There were dozens of these letters, bearing different dates and different star-codes, all set out neatly and chronologically in a display case along one wall of a tiny white gallery. The artist Katie Paterson had written to The Haunch of Venison informing the gallery of the deaths of stars over the past year. Astronomical institutes notified her each time a star exploded. So she wrote a letter for each dead star. Most were typed, some hand-written, some on thick luxurious card, some on fine leaves of paper, some bordered, some with bright envelopes. All had the same jolly stamps and bore the same simple lines of death. In the final display case, the letters were no longer set out separately, but were piled up and overlapping. I glimpsed a date: 22nd April 2012. Only a week before I visited the exhibition.

Tiny multi-coloured perfect circles lay on the glass covering the letters. At first there were very few, only dotted here and there, but then they seemed to multiply and cluster as the number of star-deaths grew. I thought they symbolised the dead stars. It turned out they had been blown from a confetti canon behind me. 3126 pieces of paper had been placed in the canon, with each piece matching the colours of the brightest explosions of the universe - Gamma Ray bursts are the brightest, burning with a luminosity 100 billion times that of our sun. The canon was set to go off at 1pm for the duration of the exhibition, creating a miniature explosion of all the vast explosions in the greater universe in just under a second. Cool.

At the Venice Biennale 2011, one hundred of these canons were exploded around the city at anonymous locations at times, set off night and day, over major piazzas and narrow backstreets. Each explosion was captured in a photograph, some of which were displayed. Colours mid-air in the night sky, spots of paper mingling with leaves on the ground, smoke lingering from the canons. It looked like sequins had invaded the city.

A television was set up in the middle of the gallery space. It showed footage of ancient darkness. Darkness broadcast from the edge of the universe, from the furthest point of the observed universe, nearly 13.2 billion years ago, long before the Earth existed, when the first light began to form. I watched one minute of this darkness, the dark minute shown on a continual loop.
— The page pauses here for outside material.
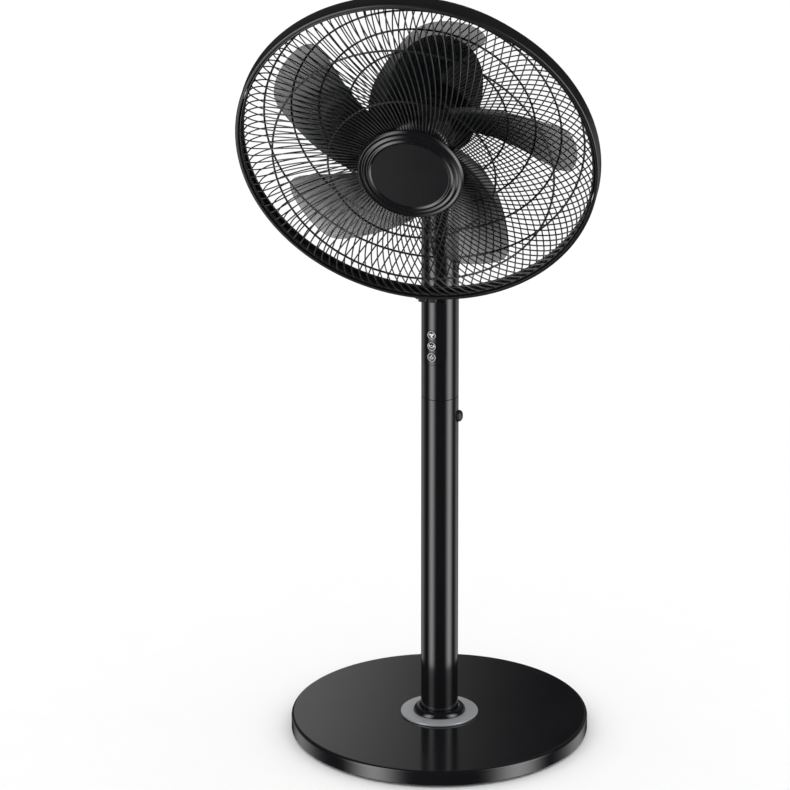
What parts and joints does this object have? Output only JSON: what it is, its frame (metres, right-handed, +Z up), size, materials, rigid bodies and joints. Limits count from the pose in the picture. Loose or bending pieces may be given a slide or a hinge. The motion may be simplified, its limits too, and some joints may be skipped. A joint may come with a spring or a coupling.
{
  "type": "pedestal fan",
  "caption": "Pedestal fan: round weighted base, telescopic column with a button panel, swivel and tilt neck, caged impeller with smoke-tinted blades and a round front badge.",
  "frame": {"origin": "on the floor under the column axis, on the underside of the centre foot", "axes": "+Z up along the column; the head faces -Y at rest, with its tilt pivot along X"},
  "size_m": [0.435, 0.4051, 1.0154],
  "materials": {
    "gloss_black": "gloss",
    "satin_black": "satin",
    "black_wire": "satin powder coat",
    "gunmetal": "satin",
    "steel": "plain",
    "cast_weight": "as cast",
    "rubber": "matt",
    "nylon": "moulded",
    "smoke_blades": "smoke tinted, gloss",
    "icon_buttons": "printed symbols on light grey caps",
    "board": "solder mask",
    "copper": "enamelled copper wire"
  },
  "bodies": {
    "base": {"base_cover": "gloss_black", "base_plate": "satin_black", "base_weight": "cast_weight", "centre_foot": "rubber", "foot_pad_1": "rubber", "foot_pad_2": "rubber", "foot_pad_3": "rubber", "foot_pad_4": "rubber", "foot_pad_5": "rubber", "foot_pad_6": "rubber", "column_plug": "steel", "anchor_washer": "steel", "anchor_nut": "steel", "foot_ring": "gunmetal", "foot_collar": "gloss_black", "lower_tube": "gloss_black", "guide_bush": "nylon", "lock_spring": "steel"},
    "lock": {"lock_button": "satin_black"},
    "mast": {"inner_pole": "steel", "pole_glide": "nylon", "pole_socket": "nylon", "control_tube": "gloss_black", "cord_gland": "rubber", "control_panel": "gloss_black", "control_board": "board", "oscillation_motor": "steel", "motor_carrier": "nylon", "swivel_bush": "nylon", "tube_cap": "satin_black"},
    "power_key": {"power_button": "icon_buttons"},
    "oscillation_key": {"oscillation_button": "icon_buttons"},
    "speed_key": {"speed_button": "icon_buttons"},
    "pinion": {"drive_pinion": "nylon"},
    "swivel": {"swivel_spindle": "steel", "swivel_gear": "nylon", "neck": "satin_black", "tilt_bolt": "steel"},
    "knob": {"tilt_knob": "satin_black"},
    "head": {"tilt_lug": "steel", "motor_cover": "satin_black", "motor_front_plate": "satin_black", "motor_stator": "steel", "front_winding": "copper", "rear_winding": "copper", "rear_bearing": "steel", "front_bearing": "steel", "rear_grille": "black_wire", "grille_nut": "satin_black", "front_grille": "black_wire", "badge_back": "satin_black", "badge": "gloss_black", "rim_band": "gloss_black", "rim_latch": "satin_black", "rim_screw": "steel", "top_clip": "satin_black"},
    "rotor": {"motor_rotor": "steel", "motor_shaft": "steel", "impeller": "smoke_blades", "spinner_nut": "satin_black"}
  },
  "joints": [
    {"name": "height_slide", "type": "slide", "parent": "base", "child": "mast", "axis": [0, 0, 1], "range_m": [0, 0.22]},
    {"name": "lock_press", "type": "slide", "parent": "base", "child": "lock", "axis": [-1, 0, 0], "range_m": [0, 0.0022], "stiffness_N_per_m": 700, "deforming": ["lock_spring"]},
    {"name": "power_press", "type": "slide", "parent": "mast", "child": "power_key", "axis": [0.2588, 0.9659, 0], "range_m": [0, 0.0012], "stiffness_N_per_m": 600},
    {"name": "oscillation_press", "type": "slide", "parent": "mast", "child": "oscillation_key", "axis": [0.2588, 0.9659, 0], "range_m": [0, 0.0012], "stiffness_N_per_m": 600},
    {"name": "speed_press", "type": "slide", "parent": "mast", "child": "speed_key", "axis": [0.2588, 0.9659, 0], "range_m": [0, 0.0012], "stiffness_N_per_m": 600},
    {"name": "head_oscillate", "type": "hinge", "parent": "mast", "child": "swivel", "pos_m": [0, 0, 0.62], "axis": [0, 0, 1], "range_deg": [-55, 25]},
    {"name": "pinion_turn", "type": "hinge", "parent": "mast", "child": "pinion", "pos_m": [0, 0.0132, 0.62], "axis": [0, 0, 1], "range_deg": [-57, 124]},
    {"name": "head_tilt", "type": "hinge", "parent": "swivel", "child": "head", "pos_m": [0, 0, 0.77], "axis": [-1, 0, 0], "range_deg": [0, 35]},
    {"name": "tilt_knob_turn", "type": "hinge", "parent": "swivel", "child": "knob", "pos_m": [0.02, 0, 0.77], "axis": [1, 0, 0], "range_deg": [0, 270]},
    {"name": "fan_spin", "type": "hinge", "parent": "head", "child": "rotor", "pos_m": [0, -0.02193, 0.84172], "axis": [0, -0.9563, -0.2924], "continuous": true}
  ],
  "couplings": [
    {"joint": "pinion_turn", "follows": "head_oscillate", "ratio": -2.25}
  ]
}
I visited this exhibition on its final day. Before the lights went out and all went dark. Apparently, during the hours of darkness, the gallery lights flickered in time with lightning storms happening across the world. There has been many London thunderstorms of late, so much lightning this past fortnight. The perfect time to celebrate stars. I wish it rained coloured-paper confetti instead of damp grey mists. I'm sick of being soggy. I'd rather be sequined.